Using equation (5.6), we can directly compute \(\widehat{se}(\hat\mu_{y|x_0})\) and derive a confidence interval.

# Be careful with missing values here
xbar <- mean(penguin_lm$model$flipper_length_mm) 
Sxx <- sum((penguin_lm$model$flipper_length_mm - xbar)^2)
n <- nobs(penguin_lm)
seMuHat <- sqrt(summary(penguin_lm)$sigma^2 * ((x0-xbar)^2/Sxx + 1/n))  
seMuHat
## [1] 21.36536
ciMean <- c(muhat - qt(.975, n-2)*seMuHat, muhat + qt(.975, n-2)*seMuHat)
ciMean
## (Intercept) (Intercept) 
##    4114.257    4198.307

5.2.3.2 Using predict()

In addition to computing the point estimate \(\hat{\mu}_{y|x_0}\), the predict() command can automatically compute a confidence interval. To do this, set the interval="confidence" argument.
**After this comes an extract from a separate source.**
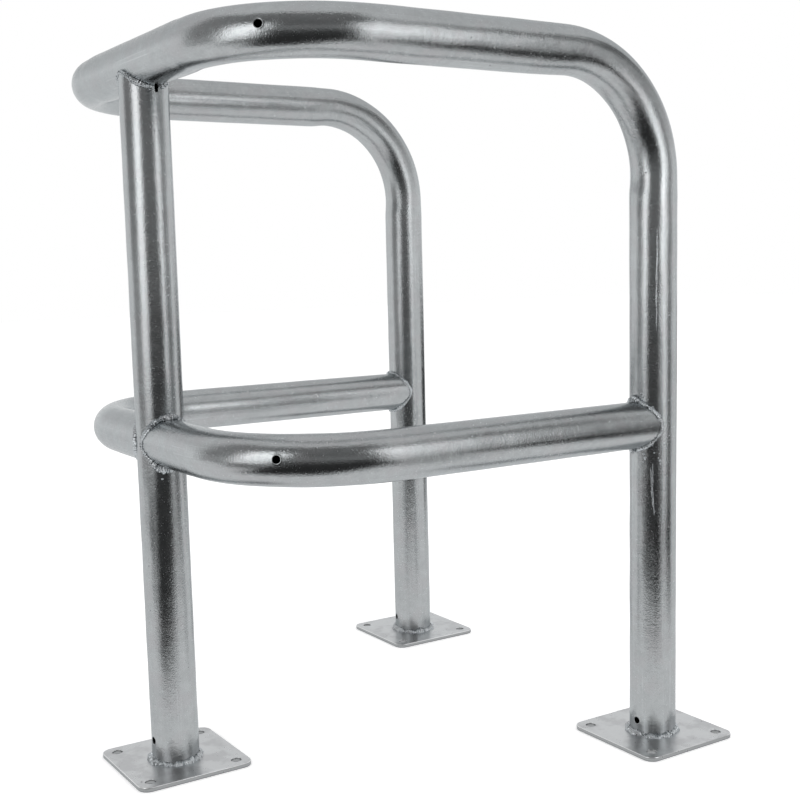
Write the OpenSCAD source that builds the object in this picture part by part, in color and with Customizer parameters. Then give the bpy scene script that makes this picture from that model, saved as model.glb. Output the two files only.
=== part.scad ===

Example 5.3 For the point estimates in Example 5.2, find a 99% confidence interval.

predict(penguin_lm,
        newdata=preddata2,
        interval="confidence", 
        level=0.99)
##        fit      lwr      upr
## 1 1672.004 1464.267 1879.740
## 2 4156.282 4100.938 4211.626
## 3 5398.421 5288.767 5508.075
## 4 6640.560 6439.755 6841.365

5.2.4 Plotting CI for Mean Response in R

5.2.4.1 “By hand”

To plot pointwise confidence intervals for \(\mu_{y|x_0}\), the first step is compute the intervals for a sequence of predictor variable values. Then add the points to a plot using the geom_ribbon() function from ggplot2. Because of the quadratic term in Equation (5.6), the interval band has a curved shape. This is demonstrated in the following code:

# Create a sequence of predictor values
flipper_length_pred_df <- data.frame(flipper_length_mm=seq(170, 240, length=200))

# Compute mean and its CI
body_mass_ci <- predict(penguin_lm,
        newdata=flipper_length_pred_df,
        interval="confidence", 
        level=0.95)
# Create data frame with body mass CI and predictor values
body_mass_ci_df <- data.frame(body_mass_ci,
                              flipper_length_pred_df)

# Plot
g_penguin + 
    geom_ribbon(aes(x=flipper_length_mm,
                    ymax=upr,
                    ymin=lwr), 
                data=body_mass_ci_df,
                fill="grey80",
                alpha=0.5) + 
  geom_abline(aes(slope=coef(penguin_lm)[2],
                  intercept=coef(penguin_lm)[1]), col="blue")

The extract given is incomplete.